WHAT YOU WILL DO: Write out the data below in full. Keep it exact.

COLLECTED DATA:
------------------------------------------------------------

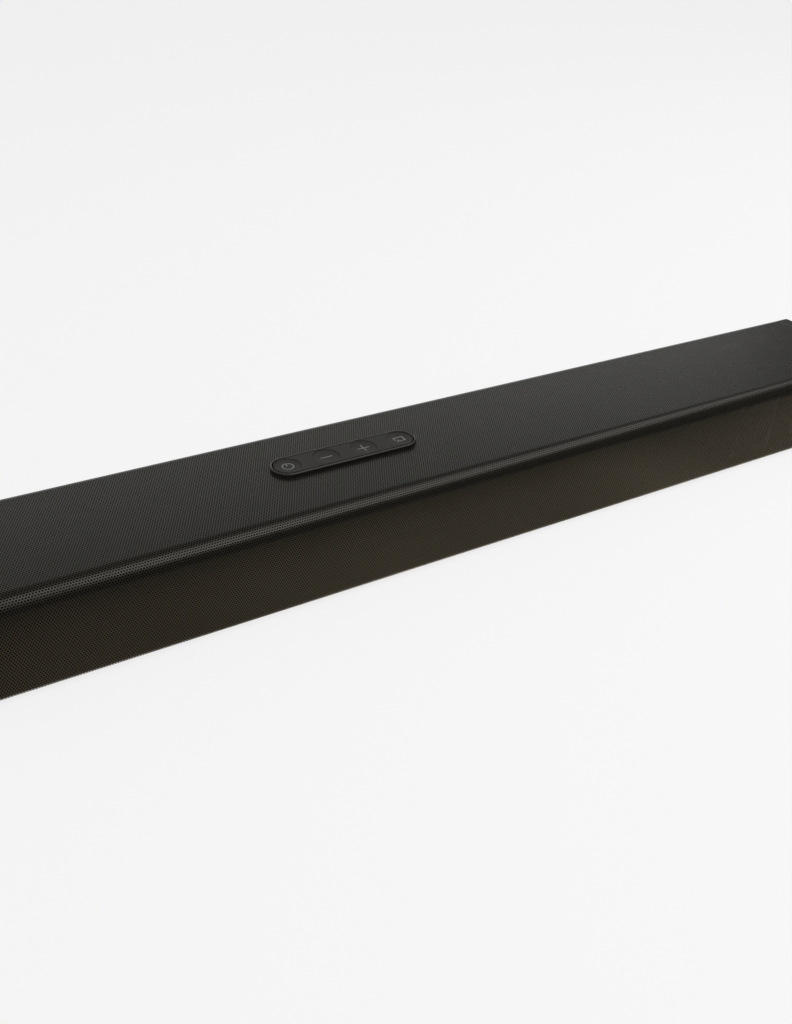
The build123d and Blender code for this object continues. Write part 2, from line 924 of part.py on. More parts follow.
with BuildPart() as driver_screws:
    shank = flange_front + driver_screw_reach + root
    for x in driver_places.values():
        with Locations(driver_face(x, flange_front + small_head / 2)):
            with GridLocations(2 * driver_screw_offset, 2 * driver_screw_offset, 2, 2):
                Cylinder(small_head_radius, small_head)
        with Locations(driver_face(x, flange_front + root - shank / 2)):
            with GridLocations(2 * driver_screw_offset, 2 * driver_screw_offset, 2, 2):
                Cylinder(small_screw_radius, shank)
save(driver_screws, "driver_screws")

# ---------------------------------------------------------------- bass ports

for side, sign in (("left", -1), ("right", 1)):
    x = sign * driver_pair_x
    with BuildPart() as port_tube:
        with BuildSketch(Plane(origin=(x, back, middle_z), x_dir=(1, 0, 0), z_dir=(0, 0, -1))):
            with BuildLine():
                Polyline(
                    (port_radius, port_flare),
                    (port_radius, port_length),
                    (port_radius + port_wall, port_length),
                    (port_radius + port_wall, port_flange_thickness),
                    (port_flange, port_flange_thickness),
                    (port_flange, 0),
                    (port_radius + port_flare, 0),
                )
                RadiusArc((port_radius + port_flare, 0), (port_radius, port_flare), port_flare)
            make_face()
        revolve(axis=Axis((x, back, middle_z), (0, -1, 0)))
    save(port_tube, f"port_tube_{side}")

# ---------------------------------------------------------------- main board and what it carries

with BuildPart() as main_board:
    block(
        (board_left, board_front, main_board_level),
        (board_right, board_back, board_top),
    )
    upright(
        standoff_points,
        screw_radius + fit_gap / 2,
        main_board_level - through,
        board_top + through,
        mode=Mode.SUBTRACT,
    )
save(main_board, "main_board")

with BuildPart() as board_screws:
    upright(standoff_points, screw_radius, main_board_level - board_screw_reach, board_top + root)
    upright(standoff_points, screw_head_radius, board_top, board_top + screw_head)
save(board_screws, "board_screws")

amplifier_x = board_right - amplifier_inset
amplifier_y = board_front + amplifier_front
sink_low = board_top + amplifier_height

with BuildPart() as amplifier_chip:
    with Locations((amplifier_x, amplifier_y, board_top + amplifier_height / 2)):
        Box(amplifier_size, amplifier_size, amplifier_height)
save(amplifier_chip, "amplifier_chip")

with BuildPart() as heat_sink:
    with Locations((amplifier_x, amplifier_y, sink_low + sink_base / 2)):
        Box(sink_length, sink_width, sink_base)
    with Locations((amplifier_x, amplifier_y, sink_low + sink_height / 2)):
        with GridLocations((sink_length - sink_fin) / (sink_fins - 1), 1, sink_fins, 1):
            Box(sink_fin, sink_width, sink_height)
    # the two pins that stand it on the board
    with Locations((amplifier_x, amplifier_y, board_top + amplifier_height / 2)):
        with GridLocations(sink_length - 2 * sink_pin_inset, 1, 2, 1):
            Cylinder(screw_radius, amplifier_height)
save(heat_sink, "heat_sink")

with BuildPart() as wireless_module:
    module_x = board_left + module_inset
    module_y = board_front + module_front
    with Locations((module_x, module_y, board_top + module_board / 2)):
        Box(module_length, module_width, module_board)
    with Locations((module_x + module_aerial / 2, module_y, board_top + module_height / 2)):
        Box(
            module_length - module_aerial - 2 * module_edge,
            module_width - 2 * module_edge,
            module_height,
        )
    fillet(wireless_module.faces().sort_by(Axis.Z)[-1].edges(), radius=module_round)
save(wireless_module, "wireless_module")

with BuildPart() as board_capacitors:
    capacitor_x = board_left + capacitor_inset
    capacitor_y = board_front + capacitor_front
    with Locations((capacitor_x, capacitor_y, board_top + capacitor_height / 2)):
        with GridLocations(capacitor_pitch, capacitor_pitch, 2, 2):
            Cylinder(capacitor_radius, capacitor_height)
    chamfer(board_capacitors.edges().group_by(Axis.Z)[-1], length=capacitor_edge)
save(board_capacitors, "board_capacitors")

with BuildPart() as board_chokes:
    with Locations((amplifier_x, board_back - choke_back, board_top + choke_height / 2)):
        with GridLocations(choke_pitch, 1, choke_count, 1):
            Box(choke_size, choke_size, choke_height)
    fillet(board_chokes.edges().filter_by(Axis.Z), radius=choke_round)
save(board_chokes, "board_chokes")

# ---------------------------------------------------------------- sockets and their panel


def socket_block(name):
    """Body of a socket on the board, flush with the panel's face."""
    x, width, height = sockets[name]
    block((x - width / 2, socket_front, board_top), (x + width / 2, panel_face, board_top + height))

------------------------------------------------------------

EXERCISE RESPONSE:
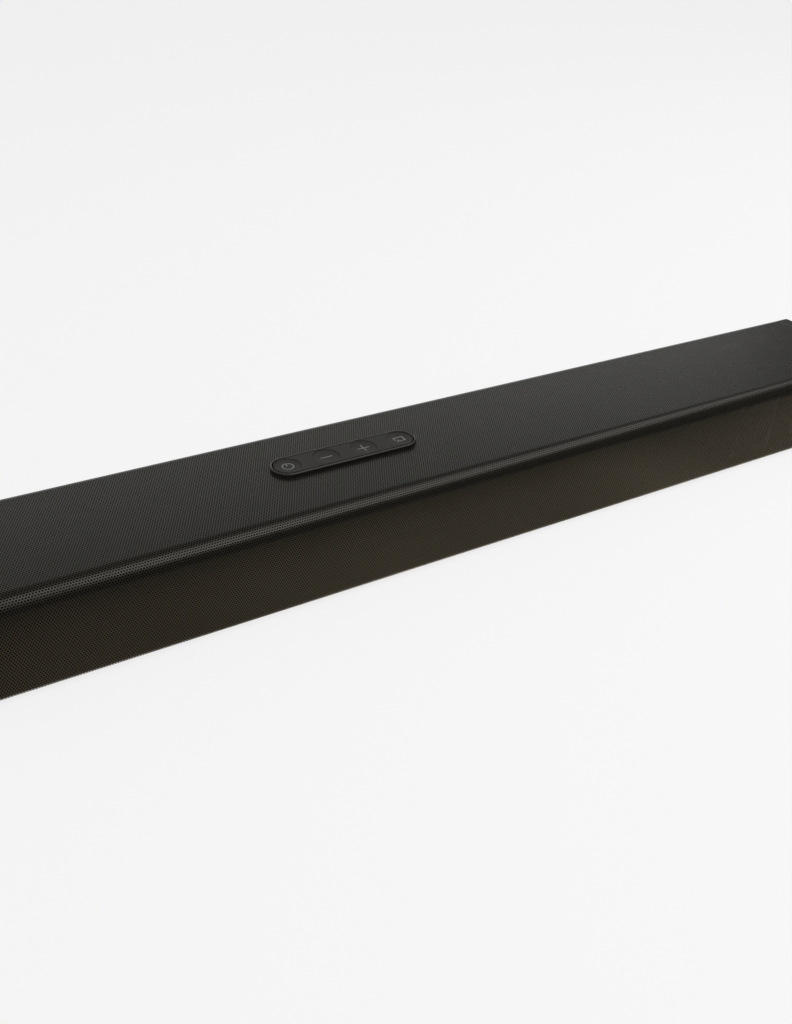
The build123d and Blender code for this object continues. Write part 2, from line 924 of part.py on. More parts follow.
with BuildPart() as driver_screws:
    shank = flange_front + driver_screw_reach + root
    for x in driver_places.values():
        with Locations(driver_face(x, flange_front + small_head / 2)):
            with GridLocations(2 * driver_screw_offset, 2 * driver_screw_offset, 2, 2):
                Cylinder(small_head_radius, small_head)
        with Locations(driver_face(x, flange_front + root - shank / 2)):
            with GridLocations(2 * driver_screw_offset, 2 * driver_screw_offset, 2, 2):
                Cylinder(small_screw_radius, shank)
save(driver_screws, "driver_screws")

# ---------------------------------------------------------------- bass ports

for side, sign in (("left", -1), ("right", 1)):
    x = sign * driver_pair_x
    with BuildPart() as port_tube:
        with BuildSketch(Plane(origin=(x, back, middle_z), x_dir=(1, 0, 0), z_dir=(0, 0, -1))):
            with BuildLine():
                Polyline(
                    (port_radius, port_flare),
                    (port_radius, port_length),
                    (port_radius + port_wall, port_length),
                    (port_radius + port_wall, port_flange_thickness),
                    (port_flange, port_flange_thickness),
                    (port_flange, 0),
                    (port_radius + port_flare, 0),
                )
                RadiusArc((port_radius + port_flare, 0), (port_radius, port_flare), port_flare)
            make_face()
        revolve(axis=Axis((x, back, middle_z), (0, -1, 0)))
    save(port_tube, f"port_tube_{side}")

# ---------------------------------------------------------------- main board and what it carries

with BuildPart() as main_board:
    block(
        (board_left, board_front, main_board_level),
        (board_right, board_back, board_top),
    )
    upright(
        standoff_points,
        screw_radius + fit_gap / 2,
        main_board_level - through,
        board_top + through,
        mode=Mode.SUBTRACT,
    )
save(main_board, "main_board")

with BuildPart() as board_screws:
    upright(standoff_points, screw_radius, main_board_level - board_screw_reach, board_top + root)
    upright(standoff_points, screw_head_radius, board_top, board_top + screw_head)
save(board_screws, "board_screws")

amplifier_x = board_right - amplifier_inset
amplifier_y = board_front + amplifier_front
sink_low = board_top + amplifier_height

with BuildPart() as amplifier_chip:
    with Locations((amplifier_x, amplifier_y, board_top + amplifier_height / 2)):
        Box(amplifier_size, amplifier_size, amplifier_height)
save(amplifier_chip, "amplifier_chip")

with BuildPart() as heat_sink:
    with Locations((amplifier_x, amplifier_y, sink_low + sink_base / 2)):
        Box(sink_length, sink_width, sink_base)
    with Locations((amplifier_x, amplifier_y, sink_low + sink_height / 2)):
        with GridLocations((sink_length - sink_fin) / (sink_fins - 1), 1, sink_fins, 1):
            Box(sink_fin, sink_width, sink_height)
    # the two pins that stand it on the board
    with Locations((amplifier_x, amplifier_y, board_top + amplifier_height / 2)):
        with GridLocations(sink_length - 2 * sink_pin_inset, 1, 2, 1):
            Cylinder(screw_radius, amplifier_height)
save(heat_sink, "heat_sink")

with BuildPart() as wireless_module:
    module_x = board_left + module_inset
    module_y = board_front + module_front
    with Locations((module_x, module_y, board_top + module_board / 2)):
        Box(module_length, module_width, module_board)
    with Locations((module_x + module_aerial / 2, module_y, board_top + module_height / 2)):
        Box(
            module_length - module_aerial - 2 * module_edge,
            module_width - 2 * module_edge,
            module_height,
        )
    fillet(wireless_module.faces().sort_by(Axis.Z)[-1].edges(), radius=module_round)
save(wireless_module, "wireless_module")

with BuildPart() as board_capacitors:
    capacitor_x = board_left + capacitor_inset
    capacitor_y = board_front + capacitor_front
    with Locations((capacitor_x, capacitor_y, board_top + capacitor_height / 2)):
        with GridLocations(capacitor_pitch, capacitor_pitch, 2, 2):
            Cylinder(capacitor_radius, capacitor_height)
    chamfer(board_capacitors.edges().group_by(Axis.Z)[-1], length=capacitor_edge)
save(board_capacitors, "board_capacitors")

with BuildPart() as board_chokes:
    with Locations((amplifier_x, board_back - choke_back, board_top + choke_height / 2)):
        with GridLocations(choke_pitch, 1, choke_count, 1):
            Box(choke_size, choke_size, choke_height)
    fillet(board_chokes.edges().filter_by(Axis.Z), radius=choke_round)
save(board_chokes, "board_chokes")

# ---------------------------------------------------------------- sockets and their panel


def socket_block(name):
    """Body of a socket on the board, flush with the panel's face."""
    x, width, height = sockets[name]
    block((x - width / 2, socket_front, board_top), (x + width / 2, panel_face, board_top + height))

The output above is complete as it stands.